I spoke to Colin yesterday.  The latest I have is as follows:

Colin was taken off the “Charlie Rossiter” on Saturday afternoon [Feb 18, 2006], by the crew of the fisheries protection ship “Dorada”, which was diverted from routine duties to find him.  They were just leaving Port Stanley to run a firing exercise when Colin requested assistance. 

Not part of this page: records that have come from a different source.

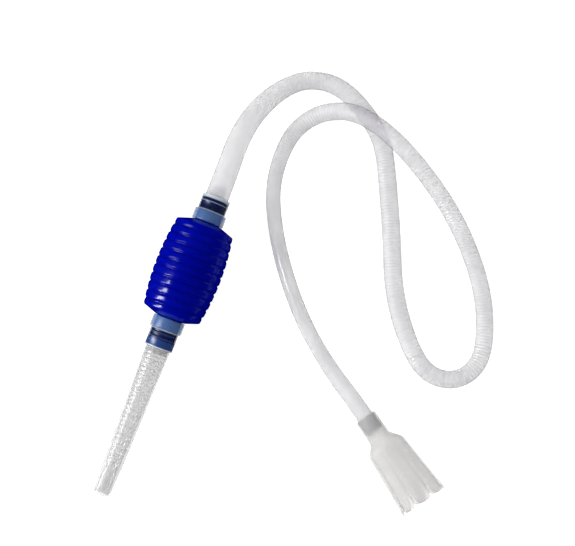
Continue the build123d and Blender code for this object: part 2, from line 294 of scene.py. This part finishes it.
def moulded_finish(material, shader, place, colours, grain, roughness, bump):
    """Uneven moulded plastic: clouds of slightly different colour, shine and level. The colours
    are a darker and a lighter one, or a field that already varies."""
    cloud = place.make("ShaderNodeTexNoise", Vector=place, Scale=grain, Detail=4.0)
    fine = place.make("ShaderNodeTexNoise", Vector=place, Scale=grain * 9.0, Detail=3.0)
    if isinstance(colours, Field):
        feed(material, shader, "Base Color", colours)
    else:
        stops = list(zip((0.3, 0.7), colours))
        clouded = place.make("ShaderNodeValToRGB", settings={"stops": stops}, Fac=cloud)
        feed(material, shader, "Base Color", clouded)
    feed(material, shader, "Roughness", fine * 0.12 + (roughness - 0.06))
    level = cloud * 0.7 + fine * 0.3
    relief = place.make("ShaderNodeBump", Strength=bump, Distance=0.0004, Height=level)
    feed(material, shader, "Normal", relief)


def dress(piece, material):
    """Gives a piece one material."""
    piece.data.materials.clear()
    piece.data.materials.append(material)


def dress_node(node, material):
    """Gives a CAD node a material without touching its mesh."""
    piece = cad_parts[node]
    if piece.material_slots:
        for slot in piece.material_slots:
            slot.material = material
    else:
        piece.data.materials.append(material)


bulb_blue, bulb_shader, bulb_place = new_material(
    "bulb_blue_plastic", IOR=1.38, Subsurface_Weight=1.0, Subsurface_Scale=0.01,
    Subsurface_Radius=(0.2, 0.2, 1.0),
)
moulded_finish(
    bulb_blue, bulb_shader, bulb_place,
    colours=((0.0, 0.002, 0.34), (0.001, 0.004, 0.38)), grain=45.0, roughness=0.14, bump=0.05,
)
dress(bulb, bulb_blue)
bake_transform(bulb)
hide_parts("bulb")

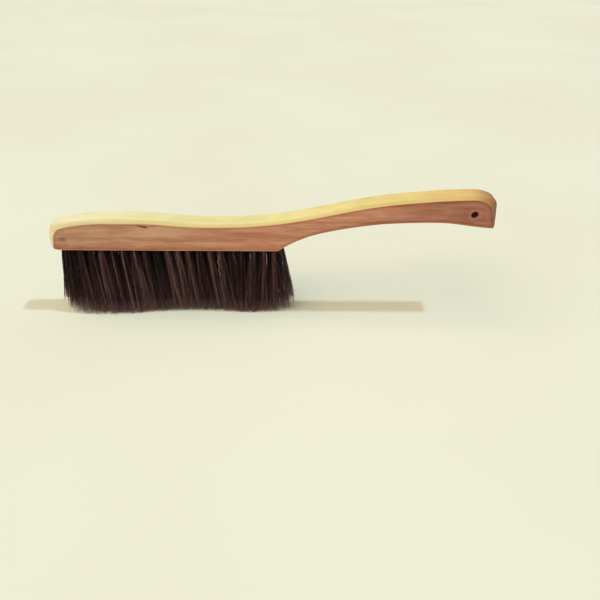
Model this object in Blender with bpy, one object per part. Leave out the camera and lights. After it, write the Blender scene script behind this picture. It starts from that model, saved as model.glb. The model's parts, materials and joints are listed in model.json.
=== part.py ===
"""Wooden bee brush: a one-piece handle block with two staggered rows of horsehair tufts.

The brush stands on its hair. +Z is up, +X runs from the hair end to the tail of the handle,
and the origin is on the ground, in the middle of the brush. Lengths are in metres.
"""
from math import cos, pi, radians, sin

import bpy
import bmesh
from mathutils import Matrix, Vector, geometry

MM = 0.001

# Handle block: a board sawn to a side profile, with its long edges eased.
BOARD_THICKNESS = 18 * MM
UNDERSIDE_Z = 67 * MM          # the flat that the hair comes out of; also the free hair length
BLOCK_RIGHT = 7.1 * MM          # where the flat underside ends and the handle begins
TOP_EASE = 2.6 * MM            # how far the eased edges reach in from the outline
FLAT_EASE = 1.2 * MM
NOSE_EASE = 4.4 * MM
TAIL_EASE = 5.4 * MM
EASE_STEPS = 3
CURVE_STEPS = 7

# Side profile in millimetres, clockwise from the foot of the nose as seen along +Y:
# (x, z, arriving direction, leaving direction, ease). Directions are degrees up from +X.
PROFILE = [
    (-201.1, 70.0, 90, 90, NOSE_EASE),
    (-197.9, 90.8, 60, 60, NOSE_EASE),
    (-191.7, 93.9, 13, 13, TOP_EASE),
    (-124.5, 99.2, 0, 0, TOP_EASE),
    (-54.5, 95.0, 0, 0, TOP_EASE),
    (54.5, 107.7, 13, 13, TOP_EASE),
    (127.5, 119.8, 5, 5, TOP_EASE),
    (181.3, 122.9, 0, 0, TOP_EASE),
    (200.4, 112.0, -86, -86, TAIL_EASE),
    (201.1, 95.8, -90, -90, TOP_EASE),
    (199.5, 91.2, -182, -182, TOP_EASE),
    (149.5, 96.2, 180, 180, TOP_EASE),
    (55.5, 87.2, 192, 192, TOP_EASE),
    (BLOCK_RIGHT / MM, UNDERSIDE_Z / MM, 215, 180, FLAT_EASE),
    (-198.2, UNDERSIDE_Z / MM, 180, 180, FLAT_EASE),
]

HANG_HOLE_X = 181.5 * MM
HANG_HOLE_Z = 105 * MM
HANG_HOLE_RADIUS = 3.2 * MM
HANG_HOLE_SIDES = 16

# Tufts: two rows drilled at one pitch, the back row half a pitch out of step with the front.
TUFT_PITCH = 10 * MM
ROW_Y = 3.6 * MM               # from the middle of the board to each row
BACK_COUNT = 21
FRONT_COUNT = BACK_COUNT - 1
FIRST_BACK_X = -191.5 * MM
FIRST_FRONT_X = FIRST_BACK_X + TUFT_PITCH / 2
TUFT_HOLE_RADIUS = 2.6 * MM
TUFT_HOLE_DEPTH = 13 * MM
GAP = 0.3 * MM                 # between a tuft and its hole, and between neighbouring tufts
TUFT_SIDES = 12

# The cut ends of both rows fan out over the same stretch of ground.
FOOT_LEFT = -201.2 * MM
FOOT_RIGHT = 19 * MM
FOOT_OUTER_Y = 8.8 * MM


def clear_scene():
    for thing in list(bpy.data.objects):
        bpy.data.objects.remove(thing, do_unlink=True)


def material(name, color, roughness):
    made = bpy.data.materials.new(name)
    made.use_nodes = True
    shader = made.node_tree.nodes["Principled BSDF"]
    shader.inputs["Base Color"].default_value = (*color, 1.0)
    shader.inputs["Roughness"].default_value = roughness
    shader.inputs["Metallic"].default_value = 0.0
    return made


def add_object(name, mesh, finish):
    mesh.materials.append(finish)
    made = bpy.data.objects.new(name, mesh)
    bpy.context.scene.collection.objects.link(made)
    return made


def mesh_from(name, bm):
    bmesh.ops.recalc_face_normals(bm, faces=bm.faces)
    mesh = bpy.data.meshes.new(name)
    bm.to_mesh(mesh)
    bm.free()
    return mesh


def heading(degrees):
    return Vector((cos(radians(degrees)), 0, sin(radians(degrees))))


def profile_points():
    """The closed side profile as (point, ease) pairs, in metres at y = 0."""
    points = []
    for start, end in zip(PROFILE, PROFILE[1:] + PROFILE[:1]):
        a = Vector((start[0], 0, start[1])) * MM
        b = Vector((end[0], 0, end[1])) * MM
        straight = abs((b - a).normalized().dot(heading(start[3])) - 1) < 1e-5
        steps = 1 if straight else CURVE_STEPS
        reach = (b - a).length * 0.38
        curve = geometry.interpolate_bezier(
            a, a + heading(start[3]) * reach, b - heading(end[2]) * reach, b, steps + 1)
        for n, point in enumerate(curve[:-1]):
            points.append((point, start[4] + (end[4] - start[4]) * n / steps))
    return points


def inward_normals(points):
    """Unit normals pointing into a clockwise outline, lengthened at corners to keep the inset."""
    normals = []
    for n, (here, _) in enumerate(points):
        before = (here - points[n - 1][0]).normalized()
        after = (points[(n + 1) % len(points)][0] - here).normalized()
        along = (before + after).normalized()
        inward = Vector((along.z, 0, -along.x))
        normals.append(inward / max(along.dot(after), 0.5))
    return normals


def eased_board(points):
    """A board with the given side profile, its two long edges rounded over."""
    normals = inward_normals(points)
    rings = []
    bm = bmesh.new()
    for side in (-1, 1):
        steps = [n / EASE_STEPS for n in range(EASE_STEPS + 1)]
        for t in steps if side < 0 else reversed(steps):
            ring = []
            for (point, ease), normal in zip(points, normals):
                inset = ease * (1 - sin(t * pi / 2))
                depth = BOARD_THICKNESS / 2 - ease * (1 - cos(t * pi / 2))
                place = point + normal * inset
                ring.append(bm.verts.new((place.x, side * depth, place.z)))
            rings.append(ring)
    for first, second in zip(rings, rings[1:]):
        for n in range(len(first)):
            m = (n + 1) % len(first)
            bm.faces.new((first[n], first[m], second[m], second[n]))
    bm.faces.new(rings[0])
    bm.faces.new(reversed(rings[-1]))
    return bm


def add_drill(bm, radius, sides, start, end):
    """A straight cutter from start to end."""
    along = end - start
    turn = along.to_track_quat("Z", "Y").to_matrix().to_4x4()
    bmesh.ops.create_cone(
        bm, cap_ends=True, segments=sides, radius1=radius, radius2=radius, depth=along.length,
        matrix=Matrix.Translation((start + end) / 2) @ turn)


def drills(rows):
    """One hidden cutter for every tuft hole and the hanging hole."""
    bm = bmesh.new()
    past = Vector((0, 0, 2 * MM))
    for row in rows:
        for x in row["roots"]:
            mouth = Vector((x, row["y"], UNDERSIDE_Z))
            add_drill(bm, TUFT_HOLE_RADIUS, TUFT_SIDES, mouth - past,
                      mouth + Vector((0, 0, TUFT_HOLE_DEPTH)))
    hang = Vector((HANG_HOLE_X, 0, HANG_HOLE_Z))
    through = Vector((0, BOARD_THICKNESS, 0))
    add_drill(bm, HANG_HOLE_RADIUS, HANG_HOLE_SIDES, hang - through, hang + through)
    cutter = bpy.data.objects.new("drills", mesh_from("drills", bm))
    bpy.context.scene.collection.objects.link(cutter)
    cutter.hide_render = True
    cutter.display_type = "WIRE"
    return cutter


def handle_block(rows, wood):
    board = add_object("handle_block", mesh_from("handle_block", eased_board(profile_points())), wood)
    drill = board.modifiers.new("drilled", "BOOLEAN")
    drill.operation = "DIFFERENCE"
    drill.solver = "EXACT"
    drill.object = drills(rows)
    return board


def tuft_section(bm, centre, half_x, half_y):
    """An oval ring with its corners on the same bearings as the drilled hole's."""
    ring = []
    for n in range(TUFT_SIDES):
        turn = 2 * pi * n / TUFT_SIDES
        ring.append(bm.verts.new(centre + Vector((half_x * sin(turn), half_y * cos(turn), 0))))
    return ring


def tuft(name, root_x, row, foot_x, foot_half_x, hair):
    """A bundle of hair: a round plug in its hole, opening to an oval foot on the ground."""
    plug = TUFT_HOLE_RADIUS - GAP
    foot_y = (FOOT_OUTER_Y + GAP / 2) / 2
    foot_half_y = (FOOT_OUTER_Y - GAP / 2) / 2
    bm = bmesh.new()
    top = UNDERSIDE_Z + TUFT_HOLE_DEPTH - GAP
    rings = [
        tuft_section(bm, Vector((root_x, row["y"], top)), plug, plug),
        tuft_section(bm, Vector((root_x, row["y"], UNDERSIDE_Z)), plug, plug),
    ]
    for down in (0.12, 0.35, 0.68, 1.0):
        spread = sin(down * pi / 2)
        centre = Vector((
            root_x + (foot_x - root_x) * down,
            row["y"] + (row["side"] * foot_y - row["y"]) * spread,
            UNDERSIDE_Z * (1 - down)))
        rings.append(tuft_section(
            bm, centre, plug + (foot_half_x - plug) * spread, plug + (foot_half_y - plug) * spread))
    for upper, lower in zip(rings, rings[1:]):
        for n in range(TUFT_SIDES):
            m = (n + 1) % TUFT_SIDES
            bm.faces.new((upper[n], upper[m], lower[m], lower[n]))
    bm.faces.new(rings[0])
    bm.faces.new(reversed(rings[-1]))
    mesh = mesh_from(name, bm)
    mesh.shade_smooth()
    mesh.set_sharp_from_angle(angle=radians(40))
    return add_object(name, mesh, hair)


def row_of_tufts(row, hair):
    foot_pitch = (FOOT_RIGHT - FOOT_LEFT) / len(row["roots"])
    for n, root_x in enumerate(row["roots"]):
        tuft(f"{row['name']}_tuft_{n + 1:02d}", root_x, row, FOOT_LEFT + foot_pitch * (n + 0.5),
             (foot_pitch - GAP) / 2, hair)


def tuft_rows():
    """Each row's name, side of the board, and the places where its tufts are set."""
    return [
        {"name": "front", "side": -1, "y": -ROW_Y,
         "roots": [FIRST_FRONT_X + TUFT_PITCH * n for n in range(FRONT_COUNT)]},
        {"name": "back", "side": 1, "y": ROW_Y,
         "roots": [FIRST_BACK_X + TUFT_PITCH * n for n in range(BACK_COUNT)]},
    ]


def main():
    clear_scene()
    wood = material("beech", (0.60, 0.37, 0.20), 0.5)
    hair = material("horsehair", (0.025, 0.015, 0.013), 0.55)
    rows = tuft_rows()
    handle_block(rows, wood)
    for row in rows:
        row_of_tufts(row, hair)


main()
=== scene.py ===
"""Looks of the bee brush: sanded wood, horsehair, a pale floor, soft light and the camera.

Lengths are in metres in the CAD frame: +X runs from the hair end to the tail of the handle,
+Z is up and the floor is z = 0. The board's profile, its holes and the roots of the hair are
read from the frame.
"""
import json
from math import cos, pi, radians, sin

import bmesh
import bpy
import numpy as np
from mathutils import Matrix, Vector, geometry, noise


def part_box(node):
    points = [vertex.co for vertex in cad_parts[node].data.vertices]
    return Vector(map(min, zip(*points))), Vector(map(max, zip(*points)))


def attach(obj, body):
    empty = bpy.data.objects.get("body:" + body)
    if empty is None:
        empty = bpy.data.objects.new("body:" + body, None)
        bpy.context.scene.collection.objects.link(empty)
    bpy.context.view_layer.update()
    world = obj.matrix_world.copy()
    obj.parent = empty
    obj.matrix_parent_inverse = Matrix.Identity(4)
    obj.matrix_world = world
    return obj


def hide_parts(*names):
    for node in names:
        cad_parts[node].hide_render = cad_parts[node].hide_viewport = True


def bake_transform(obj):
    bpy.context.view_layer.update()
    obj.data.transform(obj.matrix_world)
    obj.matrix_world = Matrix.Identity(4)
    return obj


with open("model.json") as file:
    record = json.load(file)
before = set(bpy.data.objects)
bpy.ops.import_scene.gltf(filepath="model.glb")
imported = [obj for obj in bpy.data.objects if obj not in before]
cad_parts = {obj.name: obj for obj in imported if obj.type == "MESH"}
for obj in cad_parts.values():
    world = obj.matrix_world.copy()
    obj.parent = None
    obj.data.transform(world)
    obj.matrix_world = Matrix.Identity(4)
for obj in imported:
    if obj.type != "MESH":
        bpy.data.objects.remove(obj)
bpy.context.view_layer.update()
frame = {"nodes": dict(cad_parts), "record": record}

MM = 0.001
BOARD_NODE = "handle_block"
ROWS = {"front_row": -1, "back_row": 1}     # the body of each row of tufts, and its side of the board
TUFT_NODES = [node for row in ROWS for node in frame["record"]["behaviour"]["bodies"][row]]
BOARD_LOW, BOARD_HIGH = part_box(BOARD_NODE)
HALF_THICKNESS = BOARD_HIGH.y
UNDERSIDE_Z = BOARD_LOW.z

# Fine mesh of the board.
PROFILE_SPACING = 0.8 * MM
ARRIS = radians(24)                # the rounded edge meets the flat side at this angle
# Along the top the rounded edge reaches in further than it is deep: (x in millimetres, how many times).
TOP_REACHES = [(-125, 2.0), (-60, 1.65)]
EASE_BLEND = 2.6 * MM              # how far changes in the easing are spread along the edge
BLEND_STEPS = 14                   # neighbours on each side that an average along the edge takes in
EASE_STEPS = 6
STRIP_STEPS = 6
SIDE_SPACING = 2.5 * MM
SIDE_CLEARANCE = 0.6               # the sides' inner points keep this share of their spacing to the outline
HAND_WORK = 0.12 * MM              # unevenness of the sanded edges
HAND_WORK_RATES = (55, 30, 55)     # and how fast it changes along each axis
SHARP_ANGLE = radians(21)          # the board shades as a crease where it turns by more than this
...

They took around 2 hours to reach his position. The sea state was dangerous, with a 15m swell in high winds.  The “Dorada” bravely put an inflatable in the water which took Colin off.  Because conditions were so bad, Colin left everything on board and abandoned ship.  It was judged too risky to get a tow attached and the decision was taken to sink the “Charlie Rossiter” to prevent it becoming a “navigation hazard”.  This they then attempted to do with their guns (20mm canon) and although holed, the “Charlie Rossiter” refused to sink and was eventually left to drift. 
Colin was returned to
Port Stanley the same day.  I can confirm he has abandoned his attempt to circumnavigate the Antarctic and is flying back to the UK
next Saturday (first available flight).  Colin also confirmed he left all 4 Argos beacons on board with the rest of his equipment.